On All Pro Dad, Tony Dungy recently posted memories of his grandfathers. Watching his thoughts prompted my own. I was fortunate to know both of my grandfathers growing up and have great memories being with them.
Grandpa Mertz – Grandpa Mertz was a farmer. When I entered this world, he was retired from living on the farm yet was still active in helping out his sons as they worked their own land. I have no doubt about his strong work ethic, as he managed to raise seven kids and manage a productive farm through some difficult times.
One of my memories of him is eating supper at their home, from time-to-time, after school. In his kind way, he always put a teaspoon of sugar in our milk to help it go down a little sweeter and easier. It was his secret way, I believe, of showing he cared for us since Midwestern farmers aren’t a bundle of outward affection.
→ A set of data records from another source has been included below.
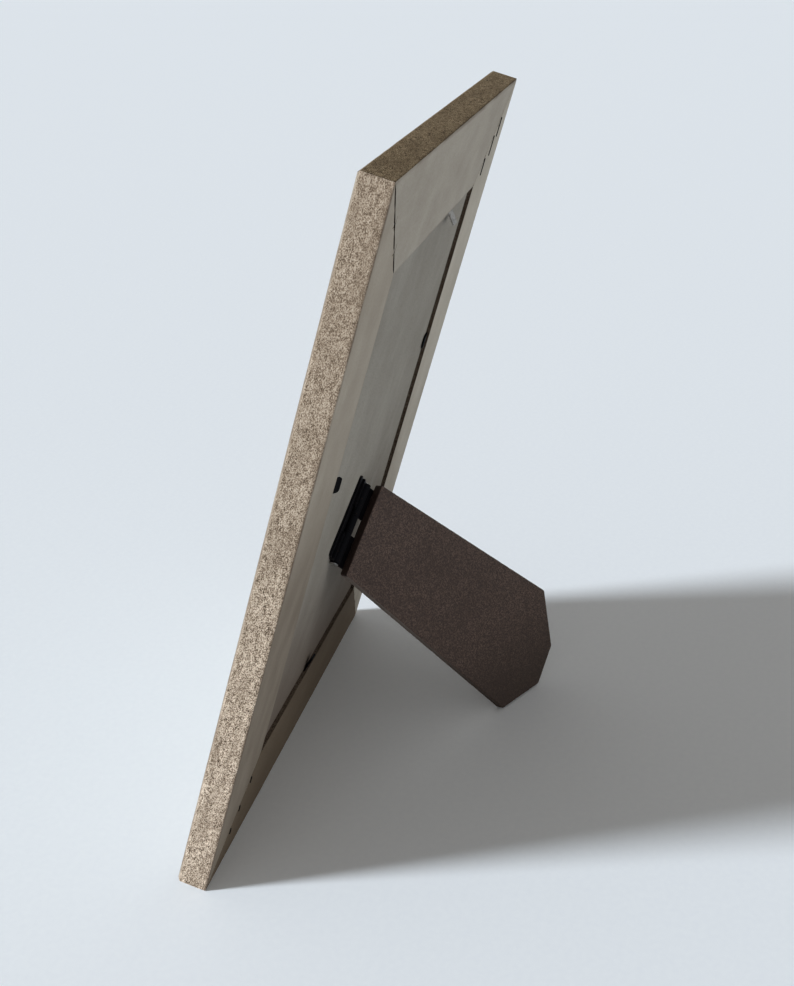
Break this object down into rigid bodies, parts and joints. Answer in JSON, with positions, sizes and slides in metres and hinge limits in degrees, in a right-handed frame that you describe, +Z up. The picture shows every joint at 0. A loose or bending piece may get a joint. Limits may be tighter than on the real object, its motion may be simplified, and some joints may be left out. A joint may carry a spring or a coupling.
{
  "type": "easel back photo frame",
  "caption": "Portrait tabletop photo frame of mitred flat mouldings with a glazed rebate, bendable steel tabs, a backing board and a hinged strut leg that props it leaning back.",
  "frame": {"origin": "centre of the footprint's bounding box, on the surface that the frame stands on", "axes": "+Z up, -Y the way the picture faces, +X to the right as seen from the front; the frame leans back towards +Y onto its open strut leg"},
  "size_m": [0.164, 0.0886, 0.2106],
  "materials": {
    "moulding_board": "matt",
    "backing_board": "matt",
    "leg_board": "satin",
    "black_steel": "satin black",
    "bare_steel": "satin",
    "clear_glass": "polished",
    "insert_paper": "matt paper"
  },
  "bodies": {
    "frame": {"bottom_rail": "moulding_board", "top_rail": "moulding_board", "right_stile": "moulding_board", "left_stile": "moulding_board", "corner_v_nails": "bare_steel", "backing_board": "backing_board", "picture_insert": "insert_paper", "glass_pane": "clear_glass", "hinge_board_leaf": "black_steel", "hinge_pin": "bare_steel", "left_tab_root": "black_steel", "right_tab_root": "black_steel", "top_tab_root": "bare_steel", "bottom_tab_root": "black_steel"},
    "leg": {"hinge_leg_leaf": "black_steel", "strut_leg": "leg_board"},
    "left_tab": {"left_tab_tongue": "black_steel"},
    "right_tab": {"right_tab_tongue": "black_steel"},
    "top_tab": {"top_tab_tongue": "bare_steel"},
    "bottom_tab": {"bottom_tab_tongue": "black_steel"}
  },
  "joints": [
    {"name": "leg_hinge", "type": "hinge", "parent": "frame", "child": "leg", "pos_m": [0.00684, -0.0143, 0.08622], "axis": [0.7071, -0.1673, -0.687], "range_deg": [-38, 0]},
    {"name": "left_tab_bend", "type": "hinge", "parent": "frame", "child": "left_tab", "pos_m": [-0.05155, -0.00554, 0.1279], "axis": [0, 0.2366, 0.9716], "range_deg": [-4, 86]},
    {"name": "right_tab_bend", "type": "hinge", "parent": "frame", "child": "right_tab", "pos_m": [0.05155, -0.00753, 0.11973], "axis": [0, -0.2366, -0.9716], "range_deg": [-30, 60]},
    {"name": "top_tab_bend", "type": "hinge", "parent": "frame", "child": "top_tab", "pos_m": [-0.0198, 0.00698, 0.17934], "axis": [1, 0, 0], "range_deg": [-38, 52]},
    {"name": "bottom_tab_bend", "type": "hinge", "parent": "frame", "child": "bottom_tab", "pos_m": [0.004, -0.02942, 0.02981], "axis": [-1, 0, 0], "range_deg": [-16, 74]}
  ]
}
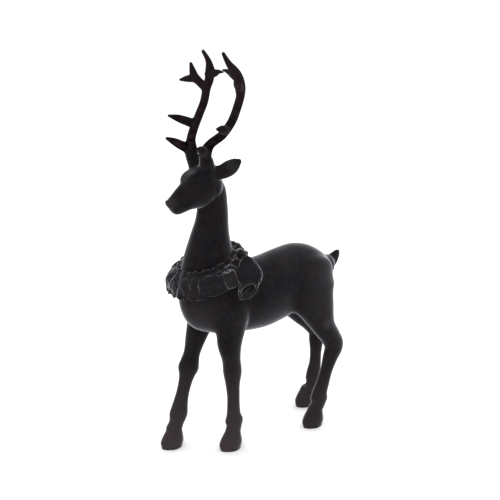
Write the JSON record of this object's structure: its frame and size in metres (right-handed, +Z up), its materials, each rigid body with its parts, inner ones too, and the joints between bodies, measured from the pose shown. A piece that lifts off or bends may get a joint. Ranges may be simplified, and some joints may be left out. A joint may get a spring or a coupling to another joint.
{
  "type": "standing stag figurine",
  "caption": "Standing stag figurine in black velvet flock, head turned aside, with branching antlers, a gathered ruff collar and a bow on the left shoulder.",
  "frame": {"origin": "middle of the underside of the bounding box, on the ground between the hooves", "axes": "+Z up, -Y the way the body faces, +X the stag's left side"},
  "size_m": [0.1291, 0.2454, 0.4483],
  "materials": {
    "black_velvet": "black flocked velvet, deep nap with a soft sheen at the edges",
    "antler_flock": "flock, a shade darker and redder than the body"
  },
  "bodies": {
    "root": {"deer": "black_velvet", "left_antler": "antler_flock", "right_antler": "antler_flock"}
  },
  "joints": []
}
Grandpa Mertz always showed strength in his approach but, at those special suppers, he let his guard down and his tenderness showed through.
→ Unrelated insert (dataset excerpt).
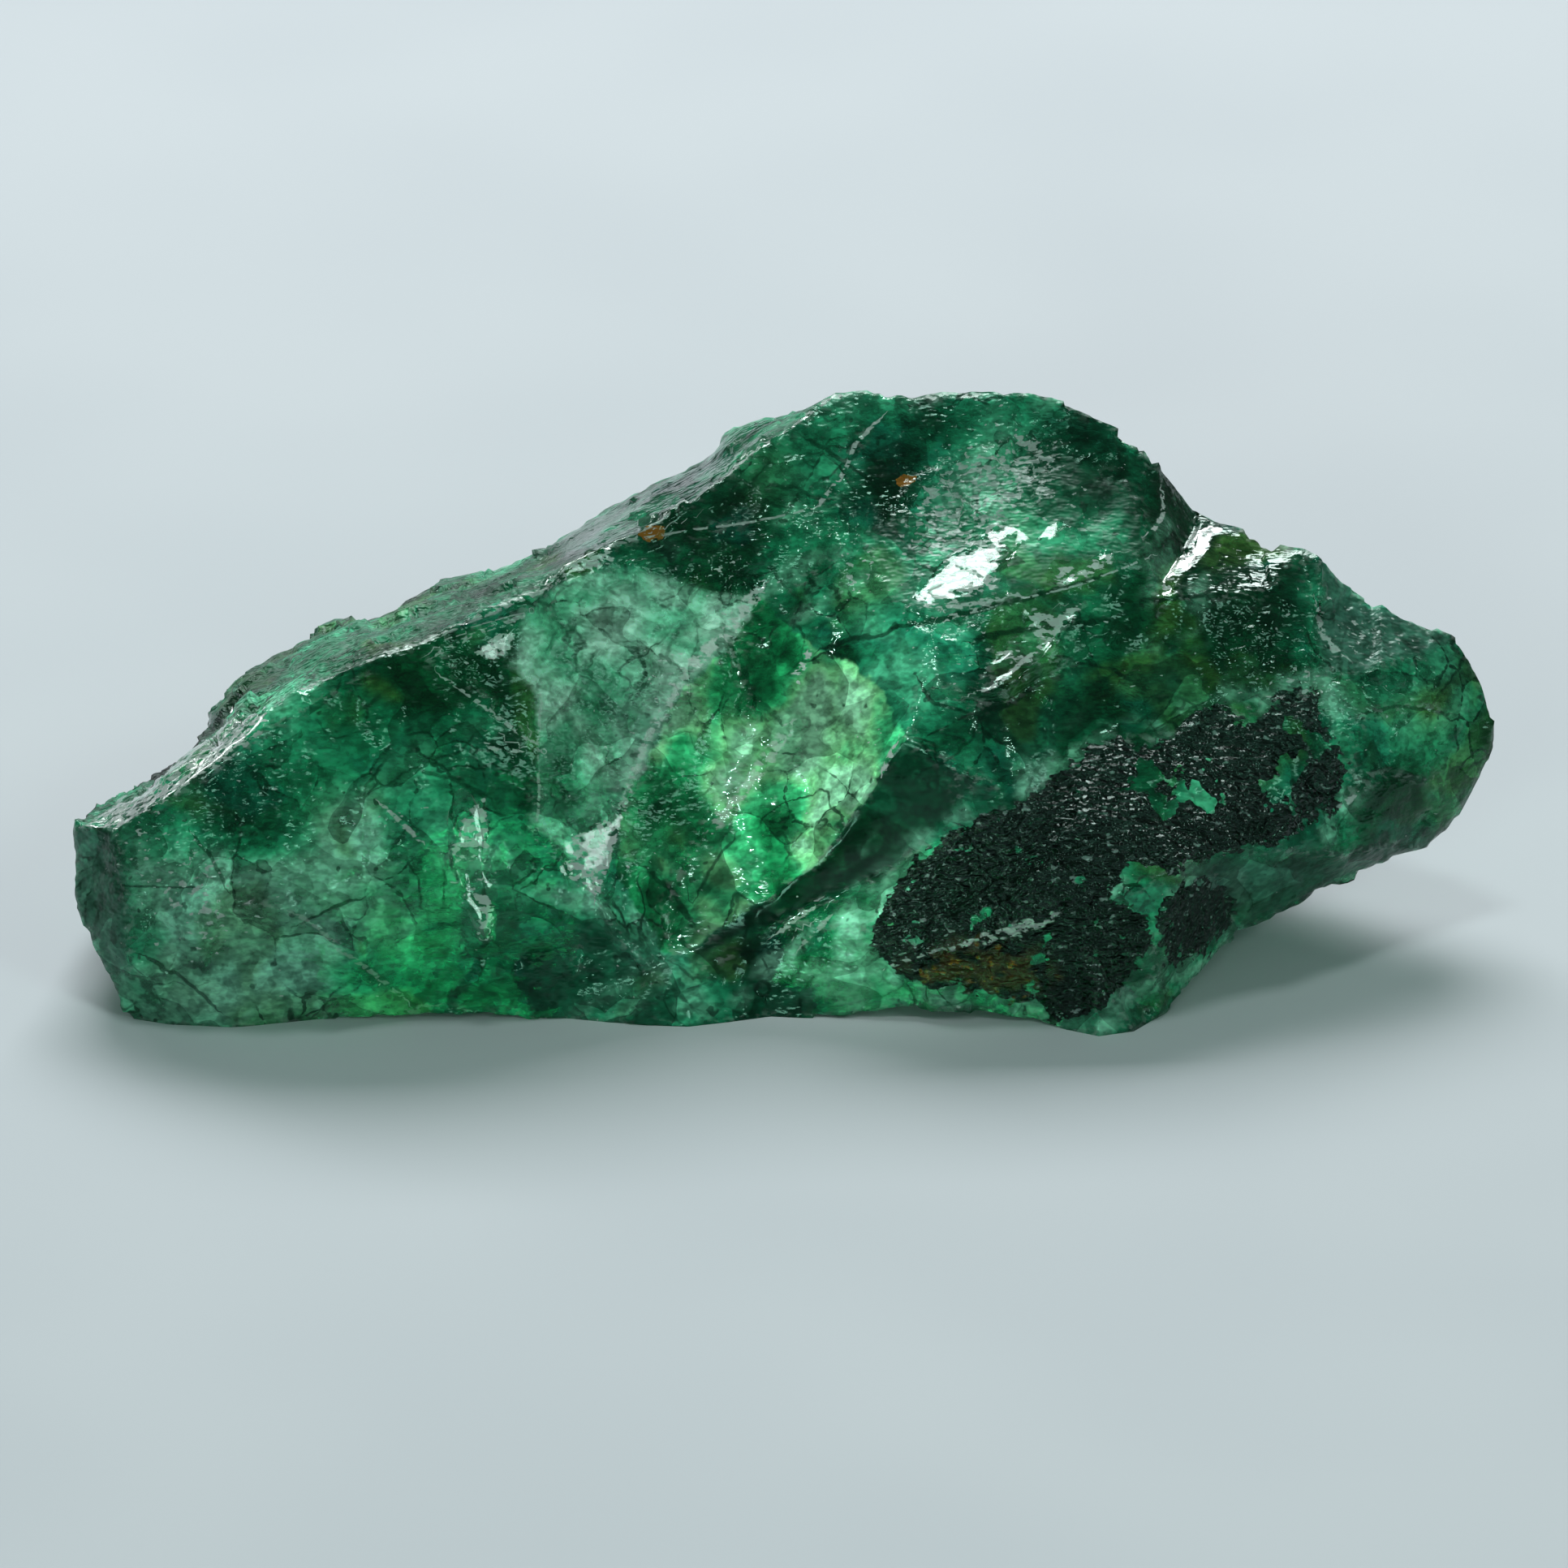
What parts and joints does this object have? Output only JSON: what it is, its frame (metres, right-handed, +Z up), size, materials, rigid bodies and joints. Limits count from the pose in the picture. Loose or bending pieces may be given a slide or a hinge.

Grandpa Krause – Grandpa Krause was a Lutheran pastor, and his last church stood in the middle of a Kansas wheat field. He had a special mission to serve this rural community, and I believe he did it well.
When we visited, I always went with him for his rounds. The rounds were to visit people in nursing homes or in the remote farms surrounding the area. Those visits were special moments for me in that I saw how my grandpa ministered to the shut-ins and people who may have skipped church once too often.
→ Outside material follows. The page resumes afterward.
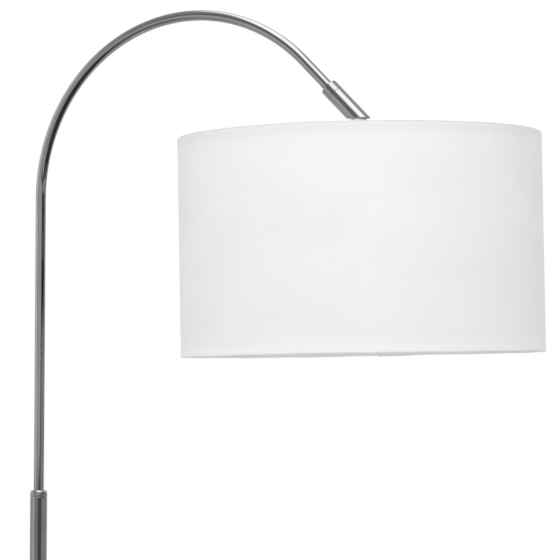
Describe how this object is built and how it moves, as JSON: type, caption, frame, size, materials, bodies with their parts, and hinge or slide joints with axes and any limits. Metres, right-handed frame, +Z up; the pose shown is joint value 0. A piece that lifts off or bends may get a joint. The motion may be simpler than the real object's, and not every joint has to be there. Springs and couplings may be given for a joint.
{
  "type": "arc floor lamp",
  "caption": "Floor lamp with a round weighted base, straight pole, hooked swivelling arm and a white drum shade that tilts on a knuckle under the arm's end.",
  "frame": {"origin": "on the pole's axis, at the underside of the base pad, where the lamp stands on the floor", "axes": "+Z up along the pole; the arm reaches from the pole along +X; +Y is across the arm"},
  "size_m": [0.9237, 0.508, 1.8309],
  "materials": {
    "polished_metal": "polished nickel plate",
    "cast_iron": "rough, painted black",
    "zinc_steel": "zinc plated",
    "felt": "pressed black felt",
    "rubber": "matt",
    "lead_cover": "smooth",
    "acetal": "machined",
    "white_metal": "white enamel",
    "white_plastic": "moulded, satin",
    "ceramic": "unglazed ceramic",
    "brass": "satin",
    "aluminium": "satin",
    "bulb_glass": "frosted",
    "shade_fabric": "fine plain weave, white",
    "shade_liner": "smooth white sheet"
  },
  "bodies": {
    "stand": {"base_pad": "felt", "base_weight": "cast_iron", "base_cover": "polished_metal", "cord_bush": "rubber", "base_stud": "zinc_steel", "base_nut": "zinc_steel", "base_washer": "zinc_steel", "pole_foot": "polished_metal", "pole_foot_insert": "zinc_steel", "pole_lower": "polished_metal", "pole_joint_socket": "zinc_steel", "pole_joint_stud": "zinc_steel", "pole_upper": "polished_metal", "collar_ring": "polished_metal", "collar": "polished_metal", "swivel_bush": "acetal", "swivel_stop_pin": "zinc_steel", "thrust_washer": "acetal", "thrust_seat": "zinc_steel", "lower_lead": "lead_cover"},
    "arm": {"arm_tube": "polished_metal", "arm_foot": "acetal", "arm_stop_screw": "zinc_steel", "coupler_ring": "polished_metal", "coupler": "polished_metal", "coupler_screw": "zinc_steel", "coupler_plug": "zinc_steel", "neck_nipple": "zinc_steel", "knuckle_fork": "white_metal", "pivot_screw_left": "white_metal", "pivot_screw_right": "white_metal", "upper_lead": "lead_cover", "coupler_wires": "lead_cover"},
    "shade": {"knuckle_tongue": "white_metal", "holder_cap": "white_plastic", "holder_body": "white_plastic", "holder_core": "ceramic", "screw_shell": "brass", "centre_contact": "brass", "shade_clamp_ring": "white_plastic", "switch_block": "ceramic", "bulb_contact": "brass", "bulb_cap": "aluminium", "bulb_glass": "bulb_glass", "shade_fabric": "shade_fabric", "shade_liner": "shade_liner", "rim_wire_top": "white_metal", "rim_wire_bottom": "white_metal", "spider_hub": "white_metal", "spider_arm_1": "white_metal", "spider_arm_2": "white_metal", "spider_arm_3": "white_metal", "holder_wires": "lead_cover"},
    "switch_key": {"switch_shaft": "brass", "switch_knob": "white_plastic"}
  },
  "joints": [
    {"name": "arm_swivel", "type": "hinge", "parent": "stand", "child": "arm", "pos_m": [0, 0, 1.124], "axis": [0, 0, 1], "range_deg": [-165, 165]},
    {"name": "shade_tilt", "type": "hinge", "parent": "arm", "child": "shade", "pos_m": [0.52462, 0, 1.65441], "axis": [0, 1, 0], "range_deg": [-15, 15]},
    {"name": "switch_turn", "type": "hinge", "parent": "shade", "child": "switch_key", "pos_m": [0.52538, -0.03, 1.62412], "axis": [0, 1, 0], "continuous": true}
  ]
}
His gentle voice and approach with everyone he met showed his faith more than anything. I wish he was alive today so we could talk about religion, faith, prayer, and general questions about God. When we visited, I was way too young to be able to form any intelligent questions, but know I would thoroughly enjoy his insights and thoughts today. Instead, and gratefully, I have heartfelt memories of driving with him through the gravel roads of Kansas, visiting and caring for people within his reach.
Grandparents deliver something special to their kids’ kids; it is an important inspirational ingredient which makes our families and communities work better. Now it is our turn to build upon their legacy and create a legacy to be memorable and sustainable.
What memories do you have of your grandparents?